- _Material provided_:
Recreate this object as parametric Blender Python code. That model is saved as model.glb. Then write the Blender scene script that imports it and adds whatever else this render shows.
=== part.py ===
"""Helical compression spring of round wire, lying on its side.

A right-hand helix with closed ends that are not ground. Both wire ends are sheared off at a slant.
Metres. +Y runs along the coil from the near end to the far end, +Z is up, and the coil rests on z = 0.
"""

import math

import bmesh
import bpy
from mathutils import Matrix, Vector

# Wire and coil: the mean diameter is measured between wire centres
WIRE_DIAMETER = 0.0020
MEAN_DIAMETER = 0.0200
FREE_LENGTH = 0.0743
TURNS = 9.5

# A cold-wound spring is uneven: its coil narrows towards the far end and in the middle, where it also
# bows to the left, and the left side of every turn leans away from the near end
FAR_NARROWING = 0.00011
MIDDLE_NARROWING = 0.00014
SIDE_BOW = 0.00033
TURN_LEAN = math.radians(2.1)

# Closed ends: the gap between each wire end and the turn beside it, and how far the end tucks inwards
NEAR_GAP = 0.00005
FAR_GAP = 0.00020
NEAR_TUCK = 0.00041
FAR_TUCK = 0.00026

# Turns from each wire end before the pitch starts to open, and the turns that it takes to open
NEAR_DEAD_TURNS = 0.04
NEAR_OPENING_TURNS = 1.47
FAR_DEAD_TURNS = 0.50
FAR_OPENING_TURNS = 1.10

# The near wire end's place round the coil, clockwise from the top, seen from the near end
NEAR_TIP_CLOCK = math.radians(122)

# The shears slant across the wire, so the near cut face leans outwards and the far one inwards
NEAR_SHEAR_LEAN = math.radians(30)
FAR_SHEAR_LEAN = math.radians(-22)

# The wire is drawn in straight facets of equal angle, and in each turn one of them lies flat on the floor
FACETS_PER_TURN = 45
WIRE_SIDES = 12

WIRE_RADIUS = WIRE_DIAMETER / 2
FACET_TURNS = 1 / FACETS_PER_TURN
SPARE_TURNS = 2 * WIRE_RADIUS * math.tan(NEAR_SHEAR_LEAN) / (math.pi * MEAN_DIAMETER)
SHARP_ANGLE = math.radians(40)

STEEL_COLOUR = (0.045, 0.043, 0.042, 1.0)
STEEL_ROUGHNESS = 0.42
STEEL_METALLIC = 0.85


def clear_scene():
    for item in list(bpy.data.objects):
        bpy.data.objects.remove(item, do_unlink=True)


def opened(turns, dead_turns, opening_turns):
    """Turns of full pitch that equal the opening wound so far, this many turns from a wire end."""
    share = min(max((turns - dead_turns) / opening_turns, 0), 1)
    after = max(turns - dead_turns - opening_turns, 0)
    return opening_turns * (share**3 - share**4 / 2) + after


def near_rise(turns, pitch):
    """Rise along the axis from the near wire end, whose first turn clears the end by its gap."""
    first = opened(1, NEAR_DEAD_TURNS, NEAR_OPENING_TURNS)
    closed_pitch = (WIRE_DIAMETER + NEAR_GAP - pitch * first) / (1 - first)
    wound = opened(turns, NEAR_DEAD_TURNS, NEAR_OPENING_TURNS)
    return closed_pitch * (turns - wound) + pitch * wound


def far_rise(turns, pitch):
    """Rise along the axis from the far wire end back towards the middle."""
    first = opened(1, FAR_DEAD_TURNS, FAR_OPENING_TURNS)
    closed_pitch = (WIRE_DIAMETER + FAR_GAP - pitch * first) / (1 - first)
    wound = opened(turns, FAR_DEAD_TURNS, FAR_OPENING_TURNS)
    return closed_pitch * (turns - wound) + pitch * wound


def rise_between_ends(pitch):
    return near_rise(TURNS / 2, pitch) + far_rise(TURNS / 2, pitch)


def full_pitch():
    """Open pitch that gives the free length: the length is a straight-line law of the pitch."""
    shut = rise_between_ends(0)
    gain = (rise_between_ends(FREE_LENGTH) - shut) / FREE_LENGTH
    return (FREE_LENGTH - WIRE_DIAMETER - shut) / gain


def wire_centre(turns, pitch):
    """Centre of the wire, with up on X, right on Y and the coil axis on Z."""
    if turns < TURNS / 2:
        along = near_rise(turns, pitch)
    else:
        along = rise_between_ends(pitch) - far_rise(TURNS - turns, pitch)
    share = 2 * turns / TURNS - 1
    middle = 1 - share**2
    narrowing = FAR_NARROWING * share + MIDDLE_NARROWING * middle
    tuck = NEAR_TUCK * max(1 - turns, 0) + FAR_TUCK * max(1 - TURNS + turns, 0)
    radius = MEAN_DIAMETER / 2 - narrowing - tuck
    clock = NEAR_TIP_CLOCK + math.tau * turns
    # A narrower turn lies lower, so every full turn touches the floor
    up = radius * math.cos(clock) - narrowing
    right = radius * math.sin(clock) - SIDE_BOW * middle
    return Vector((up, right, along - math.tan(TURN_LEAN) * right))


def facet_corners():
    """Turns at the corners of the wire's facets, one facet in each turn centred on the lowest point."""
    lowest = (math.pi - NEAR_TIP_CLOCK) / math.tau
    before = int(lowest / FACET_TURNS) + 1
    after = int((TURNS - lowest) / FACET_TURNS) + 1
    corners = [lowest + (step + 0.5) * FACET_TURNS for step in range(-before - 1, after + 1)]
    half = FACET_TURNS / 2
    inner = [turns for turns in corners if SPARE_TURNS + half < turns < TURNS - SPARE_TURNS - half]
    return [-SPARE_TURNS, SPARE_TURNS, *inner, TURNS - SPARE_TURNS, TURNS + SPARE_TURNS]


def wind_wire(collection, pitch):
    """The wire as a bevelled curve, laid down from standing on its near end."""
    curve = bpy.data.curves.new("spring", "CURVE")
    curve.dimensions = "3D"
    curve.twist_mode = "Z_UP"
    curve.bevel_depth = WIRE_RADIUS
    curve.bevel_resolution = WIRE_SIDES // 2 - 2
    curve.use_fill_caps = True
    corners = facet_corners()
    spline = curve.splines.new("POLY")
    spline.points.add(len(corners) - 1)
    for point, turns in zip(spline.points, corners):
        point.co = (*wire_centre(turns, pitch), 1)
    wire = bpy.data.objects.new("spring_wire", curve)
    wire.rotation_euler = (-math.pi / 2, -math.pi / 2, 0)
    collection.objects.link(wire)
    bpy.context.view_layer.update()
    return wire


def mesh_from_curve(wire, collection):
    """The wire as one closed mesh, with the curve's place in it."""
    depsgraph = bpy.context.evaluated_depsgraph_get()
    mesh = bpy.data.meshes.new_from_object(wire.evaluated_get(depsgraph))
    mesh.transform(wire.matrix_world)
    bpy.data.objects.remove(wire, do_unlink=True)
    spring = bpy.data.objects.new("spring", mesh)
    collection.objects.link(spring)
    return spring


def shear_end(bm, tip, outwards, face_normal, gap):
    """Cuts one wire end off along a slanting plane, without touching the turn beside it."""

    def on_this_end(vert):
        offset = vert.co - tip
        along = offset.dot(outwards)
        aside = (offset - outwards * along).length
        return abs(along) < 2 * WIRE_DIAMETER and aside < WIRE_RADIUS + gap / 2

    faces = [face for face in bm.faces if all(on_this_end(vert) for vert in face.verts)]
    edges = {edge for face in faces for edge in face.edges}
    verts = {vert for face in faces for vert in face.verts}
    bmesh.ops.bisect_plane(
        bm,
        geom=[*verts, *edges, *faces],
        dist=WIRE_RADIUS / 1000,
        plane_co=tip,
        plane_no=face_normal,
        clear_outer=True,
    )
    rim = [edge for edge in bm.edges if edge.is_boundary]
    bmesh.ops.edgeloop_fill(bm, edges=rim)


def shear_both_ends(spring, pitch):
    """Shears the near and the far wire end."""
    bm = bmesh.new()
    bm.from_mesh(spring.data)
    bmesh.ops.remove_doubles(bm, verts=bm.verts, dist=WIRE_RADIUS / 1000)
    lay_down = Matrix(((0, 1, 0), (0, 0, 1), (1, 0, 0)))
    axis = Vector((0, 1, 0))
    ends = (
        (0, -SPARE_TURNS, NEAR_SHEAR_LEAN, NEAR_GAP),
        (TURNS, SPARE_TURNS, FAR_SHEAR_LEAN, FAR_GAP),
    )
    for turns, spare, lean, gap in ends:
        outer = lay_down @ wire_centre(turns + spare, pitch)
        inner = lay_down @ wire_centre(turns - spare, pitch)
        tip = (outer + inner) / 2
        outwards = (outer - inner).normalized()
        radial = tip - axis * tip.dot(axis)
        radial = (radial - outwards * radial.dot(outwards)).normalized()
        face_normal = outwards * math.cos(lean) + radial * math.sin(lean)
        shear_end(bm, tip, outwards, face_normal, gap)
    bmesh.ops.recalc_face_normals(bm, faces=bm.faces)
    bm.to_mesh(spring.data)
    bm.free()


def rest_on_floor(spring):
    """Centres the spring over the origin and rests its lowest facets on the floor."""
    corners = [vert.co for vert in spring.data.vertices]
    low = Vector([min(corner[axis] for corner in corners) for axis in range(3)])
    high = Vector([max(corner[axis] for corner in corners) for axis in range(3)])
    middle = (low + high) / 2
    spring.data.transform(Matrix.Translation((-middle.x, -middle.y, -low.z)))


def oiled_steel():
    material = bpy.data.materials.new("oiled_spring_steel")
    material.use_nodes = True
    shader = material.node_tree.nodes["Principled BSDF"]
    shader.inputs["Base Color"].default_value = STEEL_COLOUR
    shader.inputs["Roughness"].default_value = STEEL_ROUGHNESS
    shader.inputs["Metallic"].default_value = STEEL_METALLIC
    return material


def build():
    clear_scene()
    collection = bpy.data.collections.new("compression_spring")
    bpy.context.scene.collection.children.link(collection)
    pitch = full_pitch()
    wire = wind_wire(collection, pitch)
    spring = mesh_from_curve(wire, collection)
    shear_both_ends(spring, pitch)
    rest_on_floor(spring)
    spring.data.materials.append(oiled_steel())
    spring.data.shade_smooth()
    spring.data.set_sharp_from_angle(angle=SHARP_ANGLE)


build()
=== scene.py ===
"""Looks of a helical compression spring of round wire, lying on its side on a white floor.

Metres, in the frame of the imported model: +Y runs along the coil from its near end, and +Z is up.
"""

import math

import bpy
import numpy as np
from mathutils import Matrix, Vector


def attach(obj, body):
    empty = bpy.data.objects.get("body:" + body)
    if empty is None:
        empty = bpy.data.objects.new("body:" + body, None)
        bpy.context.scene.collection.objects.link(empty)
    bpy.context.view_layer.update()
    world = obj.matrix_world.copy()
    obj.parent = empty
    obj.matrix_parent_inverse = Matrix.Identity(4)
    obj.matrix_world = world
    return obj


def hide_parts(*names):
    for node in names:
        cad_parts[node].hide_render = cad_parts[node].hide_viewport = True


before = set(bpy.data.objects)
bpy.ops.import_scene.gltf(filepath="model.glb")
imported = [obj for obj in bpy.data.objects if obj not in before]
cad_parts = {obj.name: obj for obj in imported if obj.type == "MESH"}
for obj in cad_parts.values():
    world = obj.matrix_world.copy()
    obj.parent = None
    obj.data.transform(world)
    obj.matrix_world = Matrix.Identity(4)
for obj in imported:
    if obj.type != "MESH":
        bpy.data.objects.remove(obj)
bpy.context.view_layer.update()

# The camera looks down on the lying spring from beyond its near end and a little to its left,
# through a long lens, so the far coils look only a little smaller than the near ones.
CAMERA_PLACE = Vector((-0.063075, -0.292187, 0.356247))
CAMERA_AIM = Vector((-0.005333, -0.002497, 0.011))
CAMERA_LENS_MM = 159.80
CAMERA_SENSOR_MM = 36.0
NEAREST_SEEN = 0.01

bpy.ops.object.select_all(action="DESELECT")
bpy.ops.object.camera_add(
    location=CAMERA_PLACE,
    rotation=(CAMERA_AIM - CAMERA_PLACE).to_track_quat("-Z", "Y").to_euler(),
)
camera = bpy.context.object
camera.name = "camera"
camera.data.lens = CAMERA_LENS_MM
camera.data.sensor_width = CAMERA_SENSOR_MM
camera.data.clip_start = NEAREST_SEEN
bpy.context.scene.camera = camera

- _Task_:
List each line holding the string "True".

- _Solved problem_:
        bpy.data.objects.remove(item, do_unlink=True)
    curve.use_fill_caps = True
    bpy.data.objects.remove(wire, do_unlink=True)
        clear_outer=True,
    material.use_nodes = True
        cad_parts[node].hide_render = cad_parts[node].hide_viewport = True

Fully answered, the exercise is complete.